## What to work on
Give back exactly the lines running from the line that holds "chocolate = make_chocolate()" through the line that holds "points = [vertex.co", ends included, and no other lines.

════

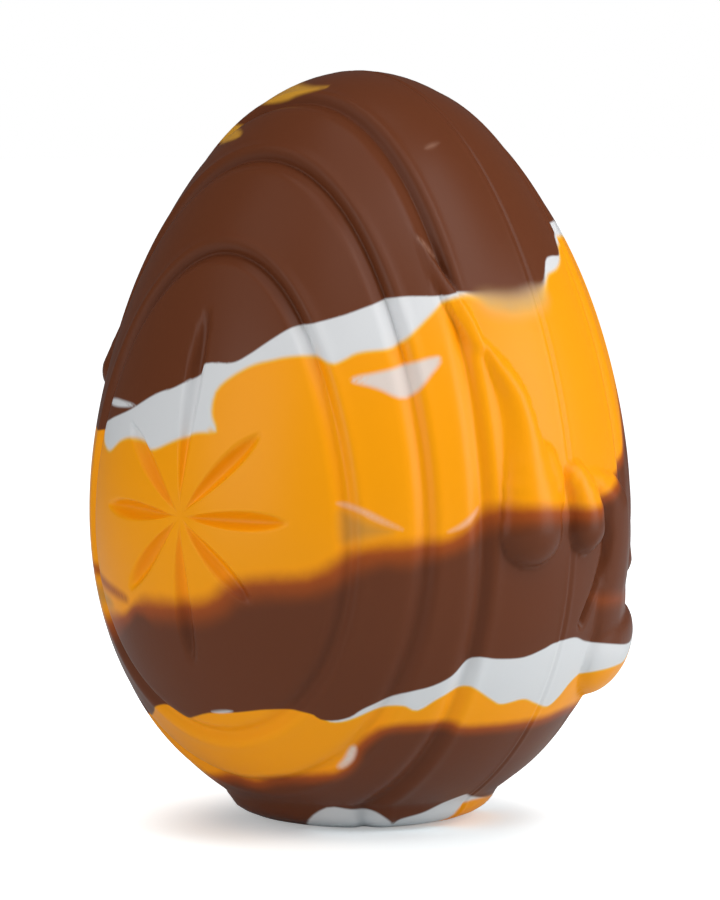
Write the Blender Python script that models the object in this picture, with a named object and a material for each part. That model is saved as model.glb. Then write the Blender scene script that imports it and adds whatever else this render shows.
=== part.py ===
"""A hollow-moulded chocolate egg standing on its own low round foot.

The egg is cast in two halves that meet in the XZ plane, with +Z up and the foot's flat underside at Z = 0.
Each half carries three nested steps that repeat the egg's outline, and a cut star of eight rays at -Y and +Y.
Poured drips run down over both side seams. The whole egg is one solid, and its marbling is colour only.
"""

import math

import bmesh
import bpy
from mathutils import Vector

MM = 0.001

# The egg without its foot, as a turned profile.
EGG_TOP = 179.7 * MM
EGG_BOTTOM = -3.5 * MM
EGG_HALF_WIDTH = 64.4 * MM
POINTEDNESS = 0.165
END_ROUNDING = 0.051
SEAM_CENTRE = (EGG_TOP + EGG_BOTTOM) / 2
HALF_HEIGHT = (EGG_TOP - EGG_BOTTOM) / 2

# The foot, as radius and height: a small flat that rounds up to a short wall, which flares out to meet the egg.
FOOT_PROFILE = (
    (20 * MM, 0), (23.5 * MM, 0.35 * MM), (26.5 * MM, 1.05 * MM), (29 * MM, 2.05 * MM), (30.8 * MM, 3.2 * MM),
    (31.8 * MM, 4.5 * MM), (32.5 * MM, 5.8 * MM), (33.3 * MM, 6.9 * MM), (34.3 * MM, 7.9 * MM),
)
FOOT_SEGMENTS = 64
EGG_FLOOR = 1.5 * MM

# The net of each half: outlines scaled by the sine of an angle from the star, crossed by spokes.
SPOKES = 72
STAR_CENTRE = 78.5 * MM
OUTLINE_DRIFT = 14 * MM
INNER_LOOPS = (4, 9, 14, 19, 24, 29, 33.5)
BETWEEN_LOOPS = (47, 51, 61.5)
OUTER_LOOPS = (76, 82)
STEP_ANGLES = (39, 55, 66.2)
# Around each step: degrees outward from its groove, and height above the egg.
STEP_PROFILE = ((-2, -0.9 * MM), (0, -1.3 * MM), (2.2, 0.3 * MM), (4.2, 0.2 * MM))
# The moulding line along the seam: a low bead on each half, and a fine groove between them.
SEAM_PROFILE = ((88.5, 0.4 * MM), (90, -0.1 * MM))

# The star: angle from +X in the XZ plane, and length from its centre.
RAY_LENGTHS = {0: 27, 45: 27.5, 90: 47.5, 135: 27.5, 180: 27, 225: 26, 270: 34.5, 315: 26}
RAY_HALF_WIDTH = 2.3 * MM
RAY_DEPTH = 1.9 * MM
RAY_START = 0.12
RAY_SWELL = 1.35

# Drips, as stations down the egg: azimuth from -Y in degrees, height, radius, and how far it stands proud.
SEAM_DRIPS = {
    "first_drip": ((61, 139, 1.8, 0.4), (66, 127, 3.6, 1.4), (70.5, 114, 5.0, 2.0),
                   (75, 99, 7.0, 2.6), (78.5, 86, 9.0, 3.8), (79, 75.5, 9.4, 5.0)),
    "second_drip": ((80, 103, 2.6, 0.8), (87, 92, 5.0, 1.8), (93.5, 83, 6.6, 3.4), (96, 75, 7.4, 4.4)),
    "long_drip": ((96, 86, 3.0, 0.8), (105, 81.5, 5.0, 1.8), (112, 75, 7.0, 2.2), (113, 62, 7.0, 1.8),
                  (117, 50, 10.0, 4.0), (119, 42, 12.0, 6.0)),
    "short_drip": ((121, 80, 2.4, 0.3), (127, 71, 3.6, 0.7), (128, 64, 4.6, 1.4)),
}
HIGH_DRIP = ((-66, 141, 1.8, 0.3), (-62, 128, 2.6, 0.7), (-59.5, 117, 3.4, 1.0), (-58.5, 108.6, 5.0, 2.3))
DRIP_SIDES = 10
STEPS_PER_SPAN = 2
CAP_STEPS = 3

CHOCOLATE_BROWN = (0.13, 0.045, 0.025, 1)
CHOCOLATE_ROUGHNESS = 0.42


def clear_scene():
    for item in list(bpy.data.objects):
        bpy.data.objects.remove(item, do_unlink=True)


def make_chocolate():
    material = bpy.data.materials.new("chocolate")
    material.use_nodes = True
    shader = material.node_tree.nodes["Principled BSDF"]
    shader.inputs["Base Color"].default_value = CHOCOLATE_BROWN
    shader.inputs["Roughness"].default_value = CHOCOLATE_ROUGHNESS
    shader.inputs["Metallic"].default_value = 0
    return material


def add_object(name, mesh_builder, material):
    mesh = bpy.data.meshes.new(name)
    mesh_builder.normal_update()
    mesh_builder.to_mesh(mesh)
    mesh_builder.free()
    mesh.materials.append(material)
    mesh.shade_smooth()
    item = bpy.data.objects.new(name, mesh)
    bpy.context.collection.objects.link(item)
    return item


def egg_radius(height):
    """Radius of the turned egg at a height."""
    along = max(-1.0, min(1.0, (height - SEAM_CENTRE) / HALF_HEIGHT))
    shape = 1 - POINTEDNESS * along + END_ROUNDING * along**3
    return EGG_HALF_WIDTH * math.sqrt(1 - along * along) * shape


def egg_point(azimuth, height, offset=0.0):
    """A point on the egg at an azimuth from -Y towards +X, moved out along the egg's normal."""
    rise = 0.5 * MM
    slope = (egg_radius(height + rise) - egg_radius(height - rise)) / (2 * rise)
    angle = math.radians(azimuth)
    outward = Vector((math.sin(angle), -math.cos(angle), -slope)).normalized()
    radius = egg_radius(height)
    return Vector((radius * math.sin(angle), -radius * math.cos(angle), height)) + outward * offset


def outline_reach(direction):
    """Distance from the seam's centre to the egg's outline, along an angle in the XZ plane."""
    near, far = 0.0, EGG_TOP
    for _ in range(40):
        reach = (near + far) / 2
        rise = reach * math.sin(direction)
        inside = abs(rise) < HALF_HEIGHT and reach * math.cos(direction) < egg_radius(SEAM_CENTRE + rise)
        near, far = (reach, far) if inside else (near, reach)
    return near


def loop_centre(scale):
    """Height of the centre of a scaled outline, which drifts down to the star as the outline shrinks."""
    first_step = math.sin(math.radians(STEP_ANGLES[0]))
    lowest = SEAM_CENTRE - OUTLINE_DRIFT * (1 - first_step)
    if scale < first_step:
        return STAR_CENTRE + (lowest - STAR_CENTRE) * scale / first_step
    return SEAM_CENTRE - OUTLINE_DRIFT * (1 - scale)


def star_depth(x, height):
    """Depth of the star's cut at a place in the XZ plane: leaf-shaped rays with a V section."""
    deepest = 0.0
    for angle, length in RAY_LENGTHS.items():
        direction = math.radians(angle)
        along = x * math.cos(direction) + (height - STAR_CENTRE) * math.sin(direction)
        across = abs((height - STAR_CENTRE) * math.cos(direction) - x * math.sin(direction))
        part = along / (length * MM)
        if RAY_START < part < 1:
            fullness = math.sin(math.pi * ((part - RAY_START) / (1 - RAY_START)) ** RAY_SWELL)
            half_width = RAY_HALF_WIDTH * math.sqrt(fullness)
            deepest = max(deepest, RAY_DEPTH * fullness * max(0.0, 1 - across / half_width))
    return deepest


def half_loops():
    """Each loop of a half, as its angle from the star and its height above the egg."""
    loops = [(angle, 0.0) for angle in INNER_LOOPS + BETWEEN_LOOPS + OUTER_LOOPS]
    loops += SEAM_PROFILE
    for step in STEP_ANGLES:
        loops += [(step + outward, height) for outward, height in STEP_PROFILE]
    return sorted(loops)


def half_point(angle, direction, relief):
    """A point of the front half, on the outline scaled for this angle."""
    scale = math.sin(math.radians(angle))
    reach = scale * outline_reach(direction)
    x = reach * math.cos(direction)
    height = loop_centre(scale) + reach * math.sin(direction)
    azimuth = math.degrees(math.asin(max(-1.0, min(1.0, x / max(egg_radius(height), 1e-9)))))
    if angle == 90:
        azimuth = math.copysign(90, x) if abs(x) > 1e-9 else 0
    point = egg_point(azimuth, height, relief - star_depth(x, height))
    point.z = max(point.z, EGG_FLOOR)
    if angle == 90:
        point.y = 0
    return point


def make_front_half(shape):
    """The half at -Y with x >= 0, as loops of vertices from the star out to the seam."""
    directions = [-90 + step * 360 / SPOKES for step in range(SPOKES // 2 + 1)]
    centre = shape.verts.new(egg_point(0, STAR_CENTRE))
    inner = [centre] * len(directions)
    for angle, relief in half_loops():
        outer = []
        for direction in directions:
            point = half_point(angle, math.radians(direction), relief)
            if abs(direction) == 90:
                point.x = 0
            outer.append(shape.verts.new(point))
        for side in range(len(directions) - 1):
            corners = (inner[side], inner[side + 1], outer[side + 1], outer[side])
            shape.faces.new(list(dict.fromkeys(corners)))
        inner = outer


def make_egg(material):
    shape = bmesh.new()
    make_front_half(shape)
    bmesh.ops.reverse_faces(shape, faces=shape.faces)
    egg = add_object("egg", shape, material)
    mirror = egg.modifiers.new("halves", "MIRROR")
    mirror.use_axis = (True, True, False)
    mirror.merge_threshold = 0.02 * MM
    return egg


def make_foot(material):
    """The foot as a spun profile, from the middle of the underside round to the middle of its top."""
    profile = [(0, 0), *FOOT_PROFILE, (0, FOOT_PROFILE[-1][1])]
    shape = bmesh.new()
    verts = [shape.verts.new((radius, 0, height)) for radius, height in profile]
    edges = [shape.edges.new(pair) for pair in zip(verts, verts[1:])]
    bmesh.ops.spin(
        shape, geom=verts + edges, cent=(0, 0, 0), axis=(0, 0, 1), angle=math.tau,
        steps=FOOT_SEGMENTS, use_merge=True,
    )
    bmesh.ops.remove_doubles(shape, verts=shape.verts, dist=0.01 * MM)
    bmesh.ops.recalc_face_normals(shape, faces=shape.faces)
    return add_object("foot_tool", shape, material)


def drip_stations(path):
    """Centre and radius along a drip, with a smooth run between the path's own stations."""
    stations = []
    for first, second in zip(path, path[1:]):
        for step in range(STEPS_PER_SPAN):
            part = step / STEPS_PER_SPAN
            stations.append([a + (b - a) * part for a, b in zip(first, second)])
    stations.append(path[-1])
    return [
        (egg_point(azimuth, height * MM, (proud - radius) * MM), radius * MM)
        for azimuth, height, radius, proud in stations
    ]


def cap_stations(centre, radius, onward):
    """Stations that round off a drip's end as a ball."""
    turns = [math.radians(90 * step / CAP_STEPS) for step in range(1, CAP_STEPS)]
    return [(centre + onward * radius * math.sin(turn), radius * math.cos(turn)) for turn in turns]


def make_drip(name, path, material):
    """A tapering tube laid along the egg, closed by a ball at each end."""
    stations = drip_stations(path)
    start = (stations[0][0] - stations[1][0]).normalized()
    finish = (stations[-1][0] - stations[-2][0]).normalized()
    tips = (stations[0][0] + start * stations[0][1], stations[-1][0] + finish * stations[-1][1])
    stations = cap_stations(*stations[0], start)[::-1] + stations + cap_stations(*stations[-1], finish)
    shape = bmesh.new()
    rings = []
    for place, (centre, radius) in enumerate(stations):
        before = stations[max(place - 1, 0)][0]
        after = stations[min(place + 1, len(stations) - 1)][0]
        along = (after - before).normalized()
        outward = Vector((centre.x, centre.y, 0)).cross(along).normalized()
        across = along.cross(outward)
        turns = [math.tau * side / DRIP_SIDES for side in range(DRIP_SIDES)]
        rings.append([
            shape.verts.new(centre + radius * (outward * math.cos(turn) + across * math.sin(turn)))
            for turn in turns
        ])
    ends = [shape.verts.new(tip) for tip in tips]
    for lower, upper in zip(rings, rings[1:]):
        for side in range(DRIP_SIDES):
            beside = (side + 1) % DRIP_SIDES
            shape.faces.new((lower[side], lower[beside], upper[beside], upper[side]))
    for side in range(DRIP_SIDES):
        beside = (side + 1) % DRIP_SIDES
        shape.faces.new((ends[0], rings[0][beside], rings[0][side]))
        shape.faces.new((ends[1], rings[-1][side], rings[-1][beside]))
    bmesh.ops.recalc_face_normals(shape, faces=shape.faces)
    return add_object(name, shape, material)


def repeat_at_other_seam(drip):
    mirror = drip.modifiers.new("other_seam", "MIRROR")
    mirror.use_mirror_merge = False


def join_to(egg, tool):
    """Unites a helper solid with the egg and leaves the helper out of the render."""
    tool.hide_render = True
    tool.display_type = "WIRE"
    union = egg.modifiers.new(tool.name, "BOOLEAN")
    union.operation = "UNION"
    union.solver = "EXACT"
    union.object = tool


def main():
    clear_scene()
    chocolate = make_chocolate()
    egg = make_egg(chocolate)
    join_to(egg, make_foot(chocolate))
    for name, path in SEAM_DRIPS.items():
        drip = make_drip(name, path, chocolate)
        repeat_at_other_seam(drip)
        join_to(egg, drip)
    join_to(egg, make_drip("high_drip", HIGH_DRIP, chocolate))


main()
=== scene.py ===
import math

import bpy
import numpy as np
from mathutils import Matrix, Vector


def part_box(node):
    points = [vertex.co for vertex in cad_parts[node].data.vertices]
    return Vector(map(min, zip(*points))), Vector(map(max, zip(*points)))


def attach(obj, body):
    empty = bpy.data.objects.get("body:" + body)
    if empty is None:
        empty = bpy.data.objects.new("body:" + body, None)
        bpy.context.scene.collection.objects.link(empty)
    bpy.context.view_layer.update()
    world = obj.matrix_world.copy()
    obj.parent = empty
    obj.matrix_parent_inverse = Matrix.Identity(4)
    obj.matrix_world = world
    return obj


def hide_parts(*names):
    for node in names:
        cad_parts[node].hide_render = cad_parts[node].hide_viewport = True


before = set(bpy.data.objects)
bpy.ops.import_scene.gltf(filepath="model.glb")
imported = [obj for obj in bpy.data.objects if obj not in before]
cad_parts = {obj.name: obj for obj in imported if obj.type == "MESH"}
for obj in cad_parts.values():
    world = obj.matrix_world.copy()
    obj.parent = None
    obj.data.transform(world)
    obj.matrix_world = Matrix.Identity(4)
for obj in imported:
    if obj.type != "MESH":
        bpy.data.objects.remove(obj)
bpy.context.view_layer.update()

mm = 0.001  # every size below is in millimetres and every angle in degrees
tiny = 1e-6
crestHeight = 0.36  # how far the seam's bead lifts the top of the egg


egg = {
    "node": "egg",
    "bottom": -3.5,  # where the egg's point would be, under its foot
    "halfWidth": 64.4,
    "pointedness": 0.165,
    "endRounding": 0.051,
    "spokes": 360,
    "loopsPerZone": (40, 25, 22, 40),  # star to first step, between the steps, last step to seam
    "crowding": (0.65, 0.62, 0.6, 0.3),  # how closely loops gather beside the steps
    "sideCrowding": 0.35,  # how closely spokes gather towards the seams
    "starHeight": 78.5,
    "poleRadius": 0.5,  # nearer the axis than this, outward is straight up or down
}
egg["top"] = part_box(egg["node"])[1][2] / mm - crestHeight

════

## Solution
    chocolate = make_chocolate()
    egg = make_egg(chocolate)
    join_to(egg, make_foot(chocolate))
    for name, path in SEAM_DRIPS.items():
        drip = make_drip(name, path, chocolate)
        repeat_at_other_seam(drip)
        join_to(egg, drip)
    join_to(egg, make_drip("high_drip", HIGH_DRIP, chocolate))


main()
=== scene.py ===
import math

import bpy
import numpy as np
from mathutils import Matrix, Vector


def part_box(node):
    points = [vertex.co for vertex in cad_parts[node].data.vertices]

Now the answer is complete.